Thursday, 3 November 2016

Foire à la Châtaigne in Laguépie

Pumpkins, sweet chestnuts, outdoor games and oysters...just some of the reasons why the sweet chestnut festival in Laguépie has become a firm fixture in our calendar. (Here are posts from our first and second visits. I love seeing how much the boys have grown!) The festival is truely a marker that Autumn is here and it's time to embrace the season. This year we picked our pumpkins for Halloween and a few extra mini ones, because they're cute and we just can't help it. The market was packed as the festival always seems to draw in the crowds. The fact that it was a gloriously warm Autumn day and the school holidays I'm sure helped.

We made a tour of the market, making mental notes of what we would stop and buy on the way home, before heading to the outdoor games section. The boys love this bit. We all tried our hands at some of the different games and Andrew and Reuben stopped to play a game of draughts. We arrived at lunchtime so the supervisors weren't around for the assault course, but the boys were happy throwing, hooking, balancing and shooting their way around the other games.
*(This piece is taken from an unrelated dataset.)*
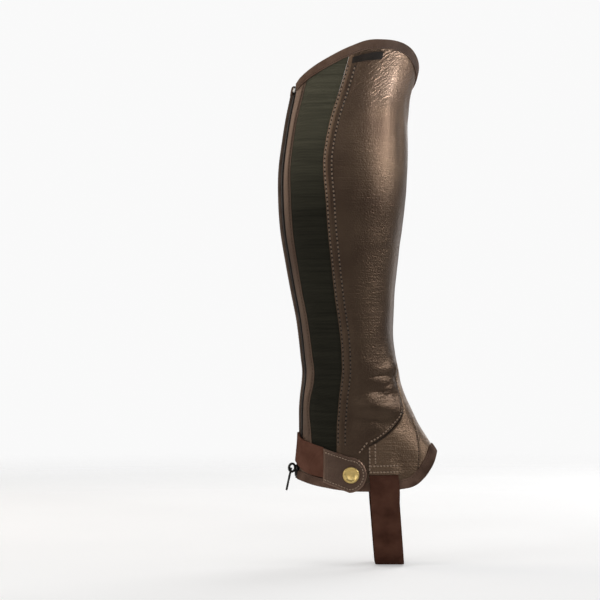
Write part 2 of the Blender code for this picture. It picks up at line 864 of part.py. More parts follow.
# One row for each corner of the body's outline: to the side and up, in millimetres.
SLIDER_OUTLINE = [
    (-2.6, -6.0),
    (2.6, -6.0),
    (3.8, -4.6),
    (4.0, 1.5),
    (3.4, 5.0),
    (2.2, 6.0),
    (-2.2, 6.0),
    (-3.4, 5.0),
    (-4.0, 1.5),
    (-3.8, -4.6),
]
SLIDER_LAYERS = [(SLIDER_LOW, 0.94), (SLIDER_LOW + 0.4, 1.0), (SLIDER_HIGH - 0.7, 1.0), (SLIDER_HIGH, 0.86)]
corners = len(SLIDER_OUTLINE)
slider_points = [
    slider_point(side * scale, up * scale, out)
    for out, scale in SLIDER_LAYERS
    for side, up in SLIDER_OUTLINE
]
slider_faces = [tuple(range(corners))[::-1]]
slider_faces.append(tuple(range(len(slider_points) - corners, len(slider_points))))
for layer in range(len(SLIDER_LAYERS) - 1):
    for corner in range(corners):
        a = layer * corners + corner
        b = layer * corners + (corner + 1) % corners
        slider_faces.append((a, b, b + corners, a + corners))
slider = add_mesh("zip_slider", slider_points, slider_faces, slider_look)

BRIDGE_SIDES = 20
bridge_turns = np.arange(BRIDGE_SIDES) * 2 * np.pi / BRIDGE_SIDES
bridge_points = []
bridge_loop = [
    (BRIDGE_RADIUS, -BRIDGE_HALF_WIDE),
    (BRIDGE_RADIUS, BRIDGE_HALF_WIDE),
    (BRIDGE_HOLE, BRIDGE_HALF_WIDE),
    (BRIDGE_HOLE, -BRIDGE_HALF_WIDE),
]
for turn in bridge_turns:
    for radius, side in bridge_loop:
        up = BRIDGE_UP + radius * np.sin(turn)
        out = BRIDGE_OUT + radius * np.cos(turn)
        bridge_points.append(slider_point(side, up, out))
bridge_faces = []
for step in range(BRIDGE_SIDES):
    for corner in range(4):
        a = step * 4 + corner
        b = step * 4 + (corner + 1) % 4
        c = ((step + 1) % BRIDGE_SIDES) * 4 + (corner + 1) % 4
        d = ((step + 1) % BRIDGE_SIDES) * 4 + corner
        bridge_faces.append((a, d, c, b))
bridge = add_mesh("slider_bridge", bridge_points, bridge_faces, slider_look)
bridge.hide_render = True
bridge.display_type = "WIRE"
join = slider.modifiers.new("bridge", "BOOLEAN")
join.operation = "UNION"
join.solver = "EXACT"
join.object = bridge

# The pull is a flat tab with a window at its top, whose bar lies in the slider's bridge. It
# turns on that bar, and hangs a little away from the leg.
PULL_LEAN = np.radians(12.5)
PULL_THICK = 1.3
PIVOT_UP = BRIDGE_UP - 0.7
PIVOT_OUT = BRIDGE_OUT + 0.8
PULL_SIDES = [-3.2, -2.15, 2.15, 3.2]
# One row for each line across the pull: distance along it and a factor on its width.
PULL_LINES = [(-0.7, 0.94), (0.7, 1.0), (6.0, 1.0), (7.2, 1.0), (13.0, 0.9), (20.5, 0.92), (22.6, 0.7)]
pivot = slider_point(0.0, PIVOT_UP, PIVOT_OUT)
level_out = np.array([out_way[0], out_way[1], 0.0]) / np.hypot(out_way[0], out_way[1])
hang_way = np.sin(PULL_LEAN) * level_out - np.cos(PULL_LEAN) * np.array([0, 0, 1.0])
pull_out = np.cross(side_way, -hang_way)
pull_middle = np.array(
    [
        [pivot + side * factor * side_way + along * hang_way for side in PULL_SIDES]
        for along, factor in PULL_LINES
    ]
)
pull_keep = np.ones((len(PULL_LINES) - 1, len(PULL_SIDES) - 1), bool)
pull_keep[1, 1] = False
add_wall(
    "zip_pull",
    pull_middle[::-1] + pull_out * PULL_THICK / 2,
    pull_middle[::-1] - pull_out * PULL_THICK / 2,
    pull_look,
    pull_keep[::-1],
    smooth_shade=False,
)
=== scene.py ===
import bpy
import numpy as np
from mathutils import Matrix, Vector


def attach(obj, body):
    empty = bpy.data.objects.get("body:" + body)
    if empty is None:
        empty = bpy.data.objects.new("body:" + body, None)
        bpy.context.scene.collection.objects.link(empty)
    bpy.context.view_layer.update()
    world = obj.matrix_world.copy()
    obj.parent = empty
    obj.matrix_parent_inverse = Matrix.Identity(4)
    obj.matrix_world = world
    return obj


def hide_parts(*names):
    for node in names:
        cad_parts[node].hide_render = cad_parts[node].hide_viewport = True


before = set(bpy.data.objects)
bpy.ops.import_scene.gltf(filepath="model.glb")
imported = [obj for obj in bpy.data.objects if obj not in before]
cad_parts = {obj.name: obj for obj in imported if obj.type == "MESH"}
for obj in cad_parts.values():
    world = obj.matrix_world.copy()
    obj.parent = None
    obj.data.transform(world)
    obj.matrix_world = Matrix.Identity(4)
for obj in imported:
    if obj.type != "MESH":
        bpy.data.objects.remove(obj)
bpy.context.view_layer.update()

# The shaft panel is one piece of bronze synthetic leather with a brushed fabric back, cut to the
# leg and sewn round it. Its edge at the elastic and the edge of the gap over the instep are
# folded in and top-stitched.
MM = 0.001
LEATHER = 1.8
SEAM_GAP = 0.3

# The leg runs up Z with the toe along +X and the outer side at -Y. Angles go round it in degrees:
# 0 back, 90 outer side, 180 front, 270 inner side. Heights, widths and offsets are in
# millimetres, and an offset counts from the leather's inner face. One row for each level
# section: where that face is at the back and at the front, half its width, how much narrower
# its front half is than its rear half, and its shift in Y.
SECTION = np.array(
    [
        (-322.0, -47.7, 125.5, 38.0, 0.28, 0.0),
        (-306.0, -46.2, 115.5, 38.0, 0.28, 0.0),
        (-287.0, -44.4, 104.0, 38.0, 0.27, 0.0),
        (-271.0, -42.7, 94.0, 38.0, 0.25, 0.0),
        (-255.0, -41.3, 83.5, 38.2, 0.22, 0.0),
        (-239.0, -41.2, 73.7, 38.4, 0.19, 0.0),
        (-225.0, -41.2, 67.0, 38.6, 0.17, 0.0),
        (-211.0, -40.2, 60.6, 39.0, 0.15, 0.0),
        (-199.0, -38.7, 57.0, 39.6, 0.13, 0.0),
        (-187.0, -38.0, 54.4, 40.0, 0.12, 0.2),
        (-172.0, -39.6, 51.2, 40.6, 0.11, 0.4),
        (-157.0, -41.2, 49.2, 41.5, 0.10, 0.6),
        (-135.0, -44.1, 49.0, 43.0, 0.10, 1.0),
        (-105.0, -50.1, 50.7, 45.5, 0.10, 1.6),
        (-75.0, -55.7, 53.7, 48.5, 0.11, 2.0),
        (-45.0, -60.7, 57.5, 51.5, 0.12, 1.8),
        (-15.0, -62.9, 61.2, 53.5, 0.13, 1.2),
        (15.0, -62.7, 63.2, 54.5, 0.13, 0.6),
        (45.0, -58.9, 63.7, 54.3, 0.12, 0.2),
        (70.0, -54.7, 63.7, 53.7, 0.10, 0.0),
        (89.0, -50.7, 65.9, 53.5, 0.09, 0.0),
        (107.0, -47.7, 71.0, 54.0, 0.07, 0.0),
        (125.0, -44.7, 75.2, 54.5, 0.05, 0.0),
        (143.0, -41.2, 78.5, 55.0, 0.04, 0.0),
        (158.0, -38.2, 81.2, 55.5, 0.04, 0.0),
    ],
    dtype=[
        ("height", float),
        ("back", float),
        ("front", float),
        ("half_width", float),
        ("narrowing", float),
        ("sideways", float),
    ],
)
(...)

Despite the market celebrating sweet chestnuts, this year we didn't come away with any. The first year we bought some we spent hours peeling them and then left them for too long and had to throw them away. The second year I bought some sweet chestnut flour and failed to find a recipe that inspired me so I think it ended up being given to a friend. So this year we bought walnuts instead. Reuben found himself a large semi-precious stone from a man who finds them locally. We found some lovely honey to give to friends we were seeing that evening who were celebrating their wedding anniversary, and we couldn't help but pick up some oysters for an afternoon treat.

We've had such lovely weather throughout October but I think it's now on the turn and I'm looking forward to cosying up by the fire and planning Christmas. The Christmas markets start next month and I've even got a table at one selling some of my handmade goods. The boys are now back at school but are already excited about the next school holiday which to be honest is not really that far away!

What seasonal produce are you celebrating at this time of year?

Lou Messugo

Monday, 10 October 2016

Geocaching - The Alphabet Adventures

Do you know what Geocaching is? Am I really late to this party or is it still a pretty new thing? I stumbled across it whilst browsing Instagram and saw a picture of someone who found a shell geocache on a beach. Naturally I was intrigued and delved a little deeper. All over the world 'caches' have been hidden. By downloading the Geocache app you have access to a map which pinpoints all the caches and helps you navigate close to where the cache has been hidden. Once you're at the location you have to search for it. When I downloaded the app I never imagined we would have one hidden near our little village in SW France but too my surprise there are loads! Yesterday we jumped into the car to our local lake and began searching for our very first Geocache.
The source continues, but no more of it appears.